THE DATA
• • • • •
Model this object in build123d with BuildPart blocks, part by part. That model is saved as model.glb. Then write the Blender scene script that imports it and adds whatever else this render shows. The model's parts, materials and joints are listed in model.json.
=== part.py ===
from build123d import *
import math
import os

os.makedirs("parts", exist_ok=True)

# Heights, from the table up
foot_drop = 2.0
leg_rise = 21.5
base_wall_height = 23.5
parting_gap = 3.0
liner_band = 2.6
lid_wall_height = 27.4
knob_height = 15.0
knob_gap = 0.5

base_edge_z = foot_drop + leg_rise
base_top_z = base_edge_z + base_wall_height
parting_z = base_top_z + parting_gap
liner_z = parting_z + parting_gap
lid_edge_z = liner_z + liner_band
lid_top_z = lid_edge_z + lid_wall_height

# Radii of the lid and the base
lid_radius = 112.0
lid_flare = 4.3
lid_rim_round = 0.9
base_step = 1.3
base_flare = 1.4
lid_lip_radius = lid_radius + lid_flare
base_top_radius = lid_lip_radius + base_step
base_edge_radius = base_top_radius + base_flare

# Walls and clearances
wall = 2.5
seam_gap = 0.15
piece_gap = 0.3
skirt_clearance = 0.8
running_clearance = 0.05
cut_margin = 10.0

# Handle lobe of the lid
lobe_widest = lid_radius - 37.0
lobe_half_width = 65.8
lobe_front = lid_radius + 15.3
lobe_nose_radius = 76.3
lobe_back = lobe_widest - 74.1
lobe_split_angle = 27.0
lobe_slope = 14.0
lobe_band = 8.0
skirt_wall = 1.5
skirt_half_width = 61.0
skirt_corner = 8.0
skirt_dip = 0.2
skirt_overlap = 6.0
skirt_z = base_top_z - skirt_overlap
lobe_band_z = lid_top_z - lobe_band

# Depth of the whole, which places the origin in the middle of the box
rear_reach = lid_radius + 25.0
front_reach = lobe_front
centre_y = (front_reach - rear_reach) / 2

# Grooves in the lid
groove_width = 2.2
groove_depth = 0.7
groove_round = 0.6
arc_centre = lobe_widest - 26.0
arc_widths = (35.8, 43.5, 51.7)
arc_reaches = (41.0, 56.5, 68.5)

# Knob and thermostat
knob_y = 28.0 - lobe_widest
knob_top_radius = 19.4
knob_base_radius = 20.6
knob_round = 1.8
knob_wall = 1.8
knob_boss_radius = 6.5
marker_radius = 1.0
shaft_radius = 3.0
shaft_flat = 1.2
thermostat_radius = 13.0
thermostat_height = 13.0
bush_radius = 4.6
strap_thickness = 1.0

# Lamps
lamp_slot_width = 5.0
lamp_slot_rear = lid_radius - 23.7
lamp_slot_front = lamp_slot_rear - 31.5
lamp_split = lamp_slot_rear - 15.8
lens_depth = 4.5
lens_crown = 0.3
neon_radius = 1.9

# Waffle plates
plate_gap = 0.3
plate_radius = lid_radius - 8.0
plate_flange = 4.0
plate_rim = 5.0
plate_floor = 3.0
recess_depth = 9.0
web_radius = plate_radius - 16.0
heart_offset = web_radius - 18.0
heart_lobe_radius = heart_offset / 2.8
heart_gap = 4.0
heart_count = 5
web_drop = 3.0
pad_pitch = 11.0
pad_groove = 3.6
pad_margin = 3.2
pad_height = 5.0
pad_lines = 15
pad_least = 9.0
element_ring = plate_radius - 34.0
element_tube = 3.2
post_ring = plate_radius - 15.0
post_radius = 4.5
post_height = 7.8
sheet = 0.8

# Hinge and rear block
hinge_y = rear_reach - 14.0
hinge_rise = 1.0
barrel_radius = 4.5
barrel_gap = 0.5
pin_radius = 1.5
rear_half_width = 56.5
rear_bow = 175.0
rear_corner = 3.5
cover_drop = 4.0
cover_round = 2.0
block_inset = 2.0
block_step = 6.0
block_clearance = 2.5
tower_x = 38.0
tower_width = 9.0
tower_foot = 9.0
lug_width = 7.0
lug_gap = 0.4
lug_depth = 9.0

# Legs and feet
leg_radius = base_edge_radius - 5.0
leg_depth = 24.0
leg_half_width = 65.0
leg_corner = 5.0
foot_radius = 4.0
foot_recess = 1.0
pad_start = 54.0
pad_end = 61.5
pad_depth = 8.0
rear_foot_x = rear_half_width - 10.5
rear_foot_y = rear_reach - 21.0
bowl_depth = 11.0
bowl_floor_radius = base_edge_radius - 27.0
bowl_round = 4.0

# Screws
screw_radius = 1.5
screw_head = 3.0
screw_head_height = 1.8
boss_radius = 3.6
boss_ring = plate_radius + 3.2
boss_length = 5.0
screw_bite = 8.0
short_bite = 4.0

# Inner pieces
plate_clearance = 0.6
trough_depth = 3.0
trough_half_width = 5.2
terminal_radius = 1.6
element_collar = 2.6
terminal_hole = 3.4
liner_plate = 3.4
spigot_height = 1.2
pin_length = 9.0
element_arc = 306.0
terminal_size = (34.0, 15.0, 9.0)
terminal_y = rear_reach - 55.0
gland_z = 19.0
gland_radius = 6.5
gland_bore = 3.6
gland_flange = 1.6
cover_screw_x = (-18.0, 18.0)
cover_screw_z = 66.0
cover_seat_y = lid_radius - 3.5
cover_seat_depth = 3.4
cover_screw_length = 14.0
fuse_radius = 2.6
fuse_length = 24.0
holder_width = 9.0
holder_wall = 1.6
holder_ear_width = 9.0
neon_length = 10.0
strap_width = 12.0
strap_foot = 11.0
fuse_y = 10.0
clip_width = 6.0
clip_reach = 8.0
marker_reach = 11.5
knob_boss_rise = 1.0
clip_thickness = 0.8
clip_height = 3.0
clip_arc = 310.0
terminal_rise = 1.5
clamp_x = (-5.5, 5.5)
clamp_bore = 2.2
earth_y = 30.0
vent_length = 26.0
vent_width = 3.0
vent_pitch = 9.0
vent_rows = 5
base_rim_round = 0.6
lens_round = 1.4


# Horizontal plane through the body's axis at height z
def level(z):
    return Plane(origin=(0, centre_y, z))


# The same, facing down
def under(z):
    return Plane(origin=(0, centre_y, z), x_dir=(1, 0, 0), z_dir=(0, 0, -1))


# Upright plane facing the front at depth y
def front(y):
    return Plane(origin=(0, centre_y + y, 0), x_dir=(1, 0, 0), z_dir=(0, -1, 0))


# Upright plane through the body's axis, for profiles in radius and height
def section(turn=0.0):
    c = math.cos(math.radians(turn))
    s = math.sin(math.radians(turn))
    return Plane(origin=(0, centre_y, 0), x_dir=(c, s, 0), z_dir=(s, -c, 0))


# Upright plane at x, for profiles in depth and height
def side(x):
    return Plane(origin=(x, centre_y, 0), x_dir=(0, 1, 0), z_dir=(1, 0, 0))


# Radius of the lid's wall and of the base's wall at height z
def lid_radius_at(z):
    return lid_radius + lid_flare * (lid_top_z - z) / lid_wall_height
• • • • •
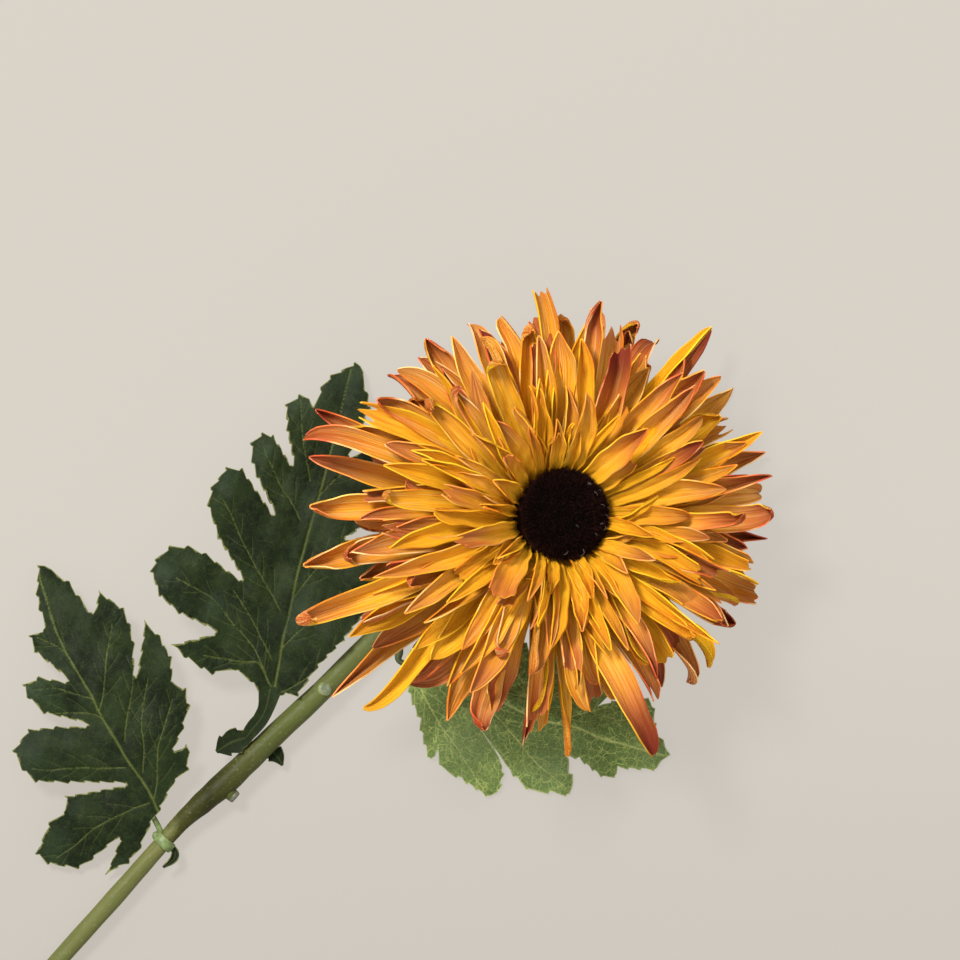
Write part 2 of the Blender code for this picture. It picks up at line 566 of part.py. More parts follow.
• • • • •
Your task is to transcribe only the lines from the line containing "Model this object" through the line containing "neon_radius = 1.9", word for word.

ANSWER FOR THIS EXERCISE
Model this object in build123d with BuildPart blocks, part by part. That model is saved as model.glb. Then write the Blender scene script that imports it and adds whatever else this render shows. The model's parts, materials and joints are listed in model.json.
=== part.py ===
from build123d import *
import math
import os

os.makedirs("parts", exist_ok=True)

# Heights, from the table up
foot_drop = 2.0
leg_rise = 21.5
base_wall_height = 23.5
parting_gap = 3.0
liner_band = 2.6
lid_wall_height = 27.4
knob_height = 15.0
knob_gap = 0.5

base_edge_z = foot_drop + leg_rise
base_top_z = base_edge_z + base_wall_height
parting_z = base_top_z + parting_gap
liner_z = parting_z + parting_gap
lid_edge_z = liner_z + liner_band
lid_top_z = lid_edge_z + lid_wall_height

# Radii of the lid and the base
lid_radius = 112.0
lid_flare = 4.3
lid_rim_round = 0.9
base_step = 1.3
base_flare = 1.4
lid_lip_radius = lid_radius + lid_flare
base_top_radius = lid_lip_radius + base_step
base_edge_radius = base_top_radius + base_flare

# Walls and clearances
wall = 2.5
seam_gap = 0.15
piece_gap = 0.3
skirt_clearance = 0.8
running_clearance = 0.05
cut_margin = 10.0

# Handle lobe of the lid
lobe_widest = lid_radius - 37.0
lobe_half_width = 65.8
lobe_front = lid_radius + 15.3
lobe_nose_radius = 76.3
lobe_back = lobe_widest - 74.1
lobe_split_angle = 27.0
lobe_slope = 14.0
lobe_band = 8.0
skirt_wall = 1.5
skirt_half_width = 61.0
skirt_corner = 8.0
skirt_dip = 0.2
skirt_overlap = 6.0
skirt_z = base_top_z - skirt_overlap
lobe_band_z = lid_top_z - lobe_band

# Depth of the whole, which places the origin in the middle of the box
rear_reach = lid_radius + 25.0
front_reach = lobe_front
centre_y = (front_reach - rear_reach) / 2

# Grooves in the lid
groove_width = 2.2
groove_depth = 0.7
groove_round = 0.6
arc_centre = lobe_widest - 26.0
arc_widths = (35.8, 43.5, 51.7)
arc_reaches = (41.0, 56.5, 68.5)

# Knob and thermostat
knob_y = 28.0 - lobe_widest
knob_top_radius = 19.4
knob_base_radius = 20.6
knob_round = 1.8
knob_wall = 1.8
knob_boss_radius = 6.5
marker_radius = 1.0
shaft_radius = 3.0
shaft_flat = 1.2
thermostat_radius = 13.0
thermostat_height = 13.0
bush_radius = 4.6
strap_thickness = 1.0

# Lamps
lamp_slot_width = 5.0
lamp_slot_rear = lid_radius - 23.7
lamp_slot_front = lamp_slot_rear - 31.5
lamp_split = lamp_slot_rear - 15.8
lens_depth = 4.5
lens_crown = 0.3
neon_radius = 1.9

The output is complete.